● **Task to carry out**
Quote the listing below word for word, stopping after the line that contains "return glass +".

● **Provided material**
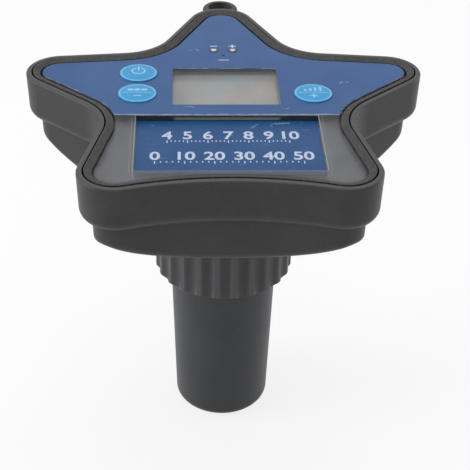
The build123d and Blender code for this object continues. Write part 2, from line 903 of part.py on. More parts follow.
def orp_electrode():
    """Glass tube with a metal pin at its tip."""
    glass = round_ended(orp_radius, orp_length, orp_place)
    tip = boss_bottom - orp_length
    return glass + rod(orp_wire_radius, tip - orp_radius / 2, tip + orp_radius, orp_place)


def conductivity_pins():
    """Two pins that measure conductivity."""
    half = conductivity_spacing / 2
    return group(
        round_ended(conductivity_radius, conductivity_length, (side * half, conductivity_y))
        for side in (-1, 1)
    )


def temperature_sleeve():
    """Closed metal sleeve over the temperature sensor."""
    return round_ended(temperature_radius, temperature_length, temperature_place)


def probe_guard():
    """Slotted tube round the sensors, let into the boss."""
    guard = tube(guard_radius, guard_radius - guard_wall, guard_tip, boss_bottom + guard_root)
    low = guard_tip + guard_ring
    high = boss_bottom - guard_ring
    window = block(2 * guard_radius, guard_window_width, low, high, (guard_radius, 0))
    ends = window.edges().filter_by(Axis.X)
    window = fillet(ends, guard_window_corner)
    for index in range(guard_windows):
        guard -= Rot(0, 0, 360 / guard_windows * index) * window
    return guard


def lock_nut():
    """Fluted nut whose inner lip carries the probe's flange."""
    step = 360 / nut_flutes
    reach = nut_radius - flute_depth + flute_radius
    share = (nut_radius**2 + reach**2 - flute_radius**2) / (2 * nut_radius * reach)
    half = degrees(acos(share))
    edges = []
    for index in range(nut_flutes):
        angle = step * index
        start, finish = polar(nut_radius, angle - half), polar(nut_radius, angle + half)
        edges.append(ThreePointArc(start, polar(nut_radius - flute_depth, angle), finish))
        crest = polar(nut_radius, angle + step / 2)
        edges.append(ThreePointArc(finish, crest, polar(nut_radius, angle + step - half)))
    nut = extrude(Pos(0, 0, nut_bottom) * Face(Wire(edges)), amount=nut_height, dir=(0, 0, 1))
    blank = rod(nut_radius + past, nut_bottom, nut_top)
    rounding = nut_edge_radius + past
    nut &= chamfer(blank.edges(), nut_edge_height, rounding)
    nut -= rod(nut_bore, lip_top, nut_top + past)
    return nut - rod(lip_bore, nut_bottom - past, lip_top + past)


def cap_radius(height):
    """Outer radius of the tapered cap at a height."""
    return cap_foot_radius + (cap_rim_radius - cap_foot_radius) * height / cap_length


def storage_cap():
    """Tapered cap with a rounded foot and a step that stops on the boss."""
    seat = boss_bottom - fit_gap
    cap = turned(
        (
            (0, 0),
            (cap_foot_radius, 0),
            (cap_rim_radius, cap_length),
            (cap_bore, cap_length),
            (cap_bore, seat),
            (cap_radius(seat) - cap_wall, seat),
            (cap_radius(cap_floor) - cap_wall, cap_floor),
            (0, cap_floor),
        )
    )
    foot = cap.edges().filter_by(GeomType.CIRCLE).sort_by(Axis.Z)[0]
    return fillet(foot, cap_edge_radius)


def soaking_sponge():
    """Wet sponge on the floor of the cap."""
    floor_radius = cap_radius(cap_floor) - cap_wall - fit_gap
    return rod(floor_radius, cap_floor, cap_floor + sponge_height)


def make_nodes():
    """Every named sub-part of the meter."""
    eye = tether_eye()
    nodes = {
        "upper_housing": upper_housing(eye),
        "lower_housing": lower_housing(),
        "hull_gasket": hull_gasket(),
        "housing_screws": housing_screws(),
        "tether_eye": eye,
        "bezel_frame": bezel_frame(),
        "bezel_gasket": bezel_gasket(),
        "face_window": face_window(),
        "face_label": face_label(),
        "info_plate": info_plate(),
        "lcd_glass": lcd_glass(),
        "lcd_backlight": lcd_backlight(),
        "lcd_contact_strips": lcd_contact_strips(),
        "lcd_frame": lcd_frame(),
        "main_board": main_board(),
        "board_screws": board_screws(),
        "board_chips": board_chips(),
        "radio_module": radio_module(),
        "key_switches": key_switches(),
        "charge_contacts": charge_contacts(),
        "charge_magnets": charge_magnets(),
        "status_led": status_led(),
        "light_pipe": light_pipe(),
        "battery_cell": battery_cell(),
        "battery_cradle": battery_cradle(),
        "battery_terminals": battery_terminals(),
        "cradle_screws": cradle_screws(),
        "probe_socket": probe_socket(),
        "socket_contacts": socket_contacts(),
        "probe_lead": probe_lead(),
        "probe_body": probe_body(),
        "flange_seal": flange_seal(),
        "stem_seals": stem_seals(),
        "cap_seals": cap_seals(),
        "probe_plug": probe_plug(),
        "contact_pins": contact_pins(),
        "ph_electrode": ph_electrode(),
        "orp_electrode": orp_electrode(),
        "conductivity_pins": conductivity_pins(),
        "temperature_sleeve": temperature_sleeve(),
        "probe_guard": probe_guard(),
        "lock_nut": lock_nut(),
        "storage_cap": storage_cap(),
        "soaking_sponge": soaking_sponge(),
    }
    for name, place in key_places.items():
        nodes[name + "_button"] = key_button(place)
        nodes[name + "_plunger"] = switch_plunger(place)
    return nodes


if __name__ == "__main__":
    os.makedirs("parts", exist_ok=True)
    for name, shape in make_nodes().items():
        export_step(shape, f"parts/{name}.step")
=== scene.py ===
from math import cos, sin, tau

import bmesh
import bpy
from mathutils import Matrix, Vector


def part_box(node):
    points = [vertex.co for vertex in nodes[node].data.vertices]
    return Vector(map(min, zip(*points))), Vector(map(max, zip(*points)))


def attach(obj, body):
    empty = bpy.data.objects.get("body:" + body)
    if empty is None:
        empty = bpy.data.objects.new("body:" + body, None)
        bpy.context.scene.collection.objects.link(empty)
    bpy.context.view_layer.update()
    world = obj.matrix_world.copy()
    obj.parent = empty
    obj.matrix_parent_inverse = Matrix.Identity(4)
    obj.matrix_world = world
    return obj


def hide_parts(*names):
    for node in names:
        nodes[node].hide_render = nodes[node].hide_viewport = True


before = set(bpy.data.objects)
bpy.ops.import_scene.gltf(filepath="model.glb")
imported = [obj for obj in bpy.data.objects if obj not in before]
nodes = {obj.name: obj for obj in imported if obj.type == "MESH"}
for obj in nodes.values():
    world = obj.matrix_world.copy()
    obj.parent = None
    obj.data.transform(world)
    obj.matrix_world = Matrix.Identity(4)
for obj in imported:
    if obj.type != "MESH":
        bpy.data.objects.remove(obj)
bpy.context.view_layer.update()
mm = 0.001

# Camera: it looks down on the display from the front. Angles are in radians.
cameraView = {
    "pivotHeight": 172.0,     # the distance is measured from this height on the axis, mm
    "distance": 553.2,
    "around": 0.038,          # to the left of the front
    "elevation": 0.481,
    "tilt": 0.595,            # below the horizon
    "pan": 0.011,
    "roll": -0.023,
    "focal": 1234.0,          # pixels, in a frame that is 470 pixels wide
    "frameWidth": 470,
    "sensor": 36.0,
}


def makeCamera(view):
    level = view["distance"] * cos(view["elevation"])
    height = view["pivotHeight"] + view["distance"] * sin(view["elevation"])
    turn = Matrix.Rotation(-view["around"], 3, "Z")
    forward = Vector((
        sin(view["pan"]) * cos(view["tilt"]),
        cos(view["pan"]) * cos(view["tilt"]),
        -sin(view["tilt"]),
    ))
    right = Vector((cos(view["pan"]), -sin(view["pan"]), 0))
    up = right.cross(forward)
    rolledRight = right * cos(view["roll"]) - up * sin(view["roll"])
    rolledUp = right * sin(view["roll"]) + up * cos(view["roll"])
    axes = Matrix((turn @ rolledRight, turn @ rolledUp, turn @ -forward)).transposed()
    data = bpy.data.cameras.new("photoCamera")
    data.sensor_fit = "HORIZONTAL"
    data.sensor_width = view["sensor"]
    data.lens = view["focal"] * view["sensor"] / view["frameWidth"]
    data.clip_start = 0.01
    camera = bpy.data.objects.new("photoCamera", data)
    place = turn @ Vector((0, -level, 0)) + Vector((0, 0, height))
    camera.matrix_world = Matrix.Translation(place * mm) @ axes.to_4x4()
    bpy.context.scene.collection.objects.link(camera)
    bpy.context.scene.camera = camera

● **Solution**
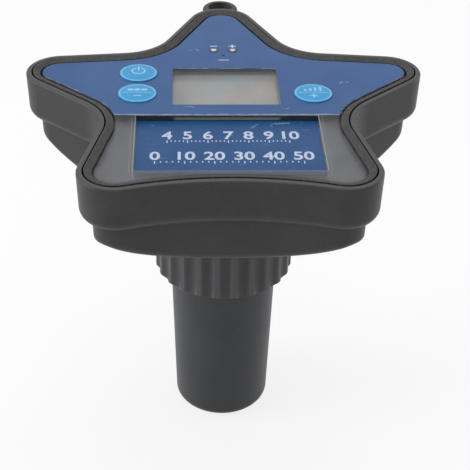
The build123d and Blender code for this object continues. Write part 2, from line 903 of part.py on. More parts follow.
def orp_electrode():
    """Glass tube with a metal pin at its tip."""
    glass = round_ended(orp_radius, orp_length, orp_place)
    tip = boss_bottom - orp_length
    return glass + rod(orp_wire_radius, tip - orp_radius / 2, tip + orp_radius, orp_place)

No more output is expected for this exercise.